Behind her, the wood murmured with birdsound. The morning was warm and they had talked enough. Two magpies played at the wood’s edge, chuckling to each other. One took off from the shadows into the sun out across the pastures below them, and then its mate followed, their flight swift and direct, as if each second of life was precious and not one should be wasted.
With a laugh and a tumble, Stonecrop was suddenly gone, back to the tunnel, ‘because it’s time I found more to eat and you two found yourselves a burrow. I’ll remember not to tell anymole, Cairn; you don’t want gossip!’
Rebecca ran after him, rough-tumbling her farewell to him and feeling suddenly his solid strength. Cairn had a lightness of spirit and a grace that Stonecrop lacked, and yet she felt, as she pushed at Stonecrop and she seemed to make no impression on him, that there was only one other mole who had felt so solid and strong, and that was Mandrake, but his strength was corrupted while Stonecrop’s was pure.
Stonecrop turned and looked down at her. His gaze was very direct. ‘Take care of him, Rebecca, because I love him,’ he said simply, his voice strong as roots.
Cairn watched them both, wanting and yet not wanting his brother to go. Rebecca turned back to him away from Stonecrop, whose sudden sombre solidity had frightened her just a little, and made her want to run even more with the lightness of Cairn, which seemed to match the day so well.
They mock-fought and play-scratched their way to the wood, twisting and turning their snouts into each other, fur mingling with fur; now Rebecca leading, and now Cairn. She loved the way his shoulder bore down on hers because he was so powerful and big, and she loved the lightness of his spirit mingling with the powerful desire that lay behind the stronger and stronger way he touched her and pushed against her.
They ran from the warmth of the middle of the day to the warmth of her tunnel, down and then along into the buried darkness of its burrow.
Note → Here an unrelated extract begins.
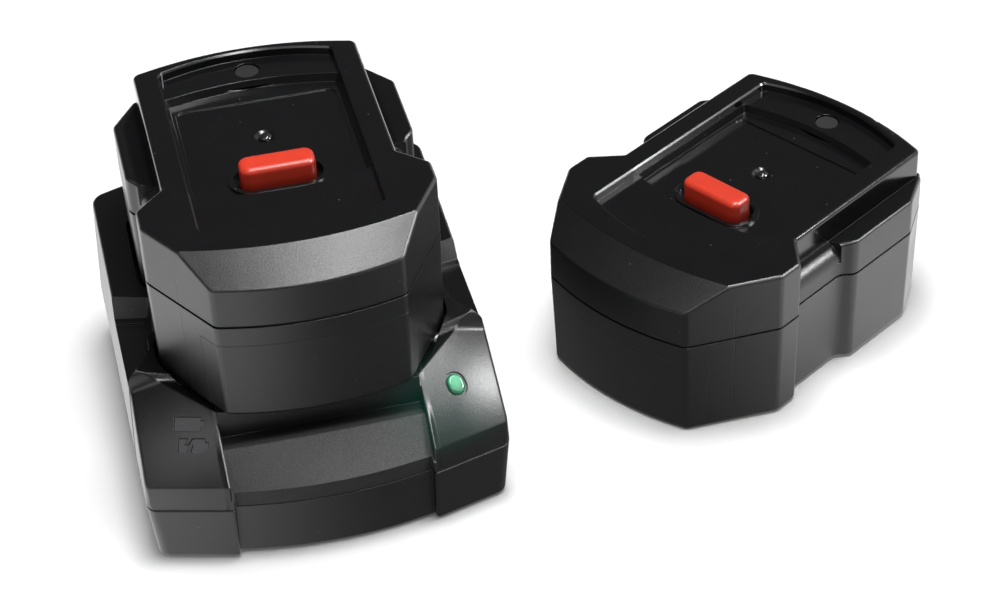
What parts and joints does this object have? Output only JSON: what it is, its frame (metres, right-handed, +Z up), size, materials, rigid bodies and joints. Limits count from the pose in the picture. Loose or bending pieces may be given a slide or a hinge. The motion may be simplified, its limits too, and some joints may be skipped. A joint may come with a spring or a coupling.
{
  "type": "battery pack charging set",
  "caption": "Desktop charging dock with a battery pack seated in its well and a matching spare pack beside it; each pack has a raised rail frame and a red push button.",
  "frame": {"origin": "centre of the set's footprint at the table top", "axes": "+X along the set's length, from the charger towards the spare pack; +Y from the charger's front towards its rear; +Z up"},
  "size_m": [0.3048, 0.1554, 0.1144],
  "materials": {
    "dock_shell_upper": "piano-black top, satin moulded front facets",
    "dock_shell_lower": "satin moulded",
    "foot_rubber": "matte",
    "dock_screw_steel": "zinc plated",
    "board_laminate": "solder mask",
    "board_screw_steel": "zinc plated",
    "core_laminations": "varnished sheet stack",
    "winding_copper": "enamelled copper wire",
    "sink_aluminium": "extruded, black anodised edges",
    "capacitor_cans": "shrink sleeve",
    "tower_plastic": "moulded",
    "blade_metal": "tin-plated brass",
    "carrier_laminate": "solder mask",
    "inlet_plastic": "moulded",
    "inlet_pin_metal": "nickel-plated",
    "lens_green": "translucent, lit",
    "lamp_laminate": "solder mask",
    "window_smoke": "translucent smoke",
    "pack_shell_upper": "piano-black",
    "pack_shell_lower": "satin moulded",
    "seal_rubber": "matte",
    "cell_sleeve": "shrink sleeve",
    "link_nickel": "nickel strip",
    "tray_plastic": "moulded",
    "socket_plastic": "moulded",
    "fork_metal": "tin-plated brass",
    "pack_laminate": "solder mask",
    "button_red": "satin red-orange",
    "spring_steel": "spring wire",
    "plate_plastic": "moulded",
    "vent_plastic": "polished",
    "plug_plastic": "satin",
    "pack_screw_steel": "zinc plated"
  },
  "bodies": {
    "charger": {"dock_cover": "dock_shell_upper", "dock_base": "dock_shell_lower", "dock_feet": "foot_rubber", "dock_screws": "dock_screw_steel", "power_board": "board_laminate", "board_screws": "board_screw_steel", "transformer_core": "core_laminations", "transformer_winding": "winding_copper", "heatsink": "sink_aluminium", "capacitors": "capacitor_cans", "contact_tower": "tower_plastic", "contact_blades": "blade_metal", "contact_carrier": "carrier_laminate", "power_inlet": "inlet_plastic", "inlet_pins": "inlet_pin_metal", "light_lens": "lens_green", "light_boards": "lamp_laminate", "status_windows": "window_smoke"},
    "docked_pack": {"docked_cover": "pack_shell_upper", "docked_case": "pack_shell_lower", "docked_seal": "seal_rubber", "docked_cells": "cell_sleeve", "docked_cell_links": "link_nickel", "docked_cell_tray": "tray_plastic", "docked_cell_frame": "tray_plastic", "docked_contact_socket": "socket_plastic", "docked_contact_forks": "fork_metal", "docked_circuit_board": "pack_laminate", "docked_button_springs": "spring_steel", "docked_button_plate": "plate_plastic", "docked_vent_dome": "vent_plastic", "docked_rear_plug": "plug_plastic", "docked_screws": "pack_screw_steel"},
    "docked_button_body": {"docked_button": "button_red"},
    "spare_pack": {"spare_cover": "pack_shell_upper", "spare_case": "pack_shell_lower", "spare_seal": "seal_rubber", "spare_cells": "cell_sleeve", "spare_cell_links": "link_nickel", "spare_cell_tray": "tray_plastic", "spare_cell_frame": "tray_plastic", "spare_contact_socket": "socket_plastic", "spare_contact_forks": "fork_metal", "spare_circuit_board": "pack_laminate", "spare_button_springs": "spring_steel", "spare_button_plate": "plate_plastic", "spare_vent_dome": "vent_plastic", "spare_rear_plug": "plug_plastic", "spare_screws": "pack_screw_steel"},
    "spare_button_body": {"spare_button": "button_red"}
  },
  "joints": [
    {"name": "docked_pack_lift", "type": "slide", "parent": "charger", "child": "docked_pack", "axis": [0, 0, 1], "range_m": [0, 0.08]},
    {"name": "docked_button_press", "type": "slide", "parent": "docked_pack", "child": "docked_button_body", "axis": [0, 0, -1], "range_m": [0, 0.002], "stiffness_N_per_m": 400, "springref_m": -0.005, "deforming": ["docked_button_springs"]},
    {"name": "spare_pack_lift", "type": "slide", "parent": "charger", "child": "spare_pack", "axis": [0, 0, 1], "range_m": [0, 0.08]},
    {"name": "spare_button_press", "type": "slide", "parent": "spare_pack", "child": "spare_button_body", "axis": [0, 0, -1], "range_m": [0, 0.002], "stiffness_N_per_m": 400, "springref_m": -0.005, "deforming": ["spare_button_springs"]}
  ]
}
He snouted her deliciously so that she sighed and gasped and cried out with pleasure, while his breathing became heavier and he moaned into her and his talons rough-scratched her back as she surrendered to his pulling of her this way and that and he gave himself to her rounder, deeper warmth and softer caresses.
Where she had been tensely expectant with Rune, she was gently relaxed with Cairn. First one flank was hard against hers, then another, then his paws and talons up her back and his belly sliding over her fur, higher and bigger and his scent all around her and his talons softly into her shoulders and neck and his snout down towards hers from above, but most of all his flanks behind, over and between; as his paws possessed her in front his flanks possessed her from behind, and they were both together, his talons her exquisite pain, his breathing her sighs, his fur her fur, her warmth his heat, her softness his joy, her depths his light, his power her power, and their power her light.
‘Rebecca, Rebecca,’ whispered Cairn, her body as big and warm to him as a home burrow, his body as strong and safe to her as a whole system. Their words of love like no other words either had spoken before, each one a sigh of happiness. Two innocent moles in the darkness of a burrow, whose mating is the joy in the colour of a wild flower, or the changing light of sun on dappled water.
‘Rebecca, Rebecca,’ sighed Cairn.
‘Cairn, oh, Cairn,’ she echoed in reply as they shifted caressingly into each other’s paws and fur and their bodies were full of the content of satisfied surrender.
Evil. It snouts out good as a stinking hellebore finds out the sun in the very darkest part of the wood where it grows.
Evil. It hides in the shadows near which innocents play in the light, taking a thousand forms, some as hideous as disease and most as subtle as snakes.
Evil. No better name for Rune, who could sniff out the scent of goodness and convert it to the stench of corrupted innocence.
Rune. He snouted out with dark knowledge that somewhere, away in the Westside, there was something pure and good to get his bleak talons into, something to do with Rebecca, who had left Barrow Vale before he came back from Hulver’s tunnels and who had not returned to her own tunnels, according to the henchmole he had sent there to see. So Rune set off for the Westside.
How did he know? Who can say why shadows pass their way? Except that a mole like Rune can always stick out a talon and find trouble—for a mole like him is trouble.
So secretly and like a shadow Rune left Barrow Vale and set off for the Westside, snout poking into tunnel after tunnel and burrow after burrow, not knowing exactly what he sought but knowing he would find it.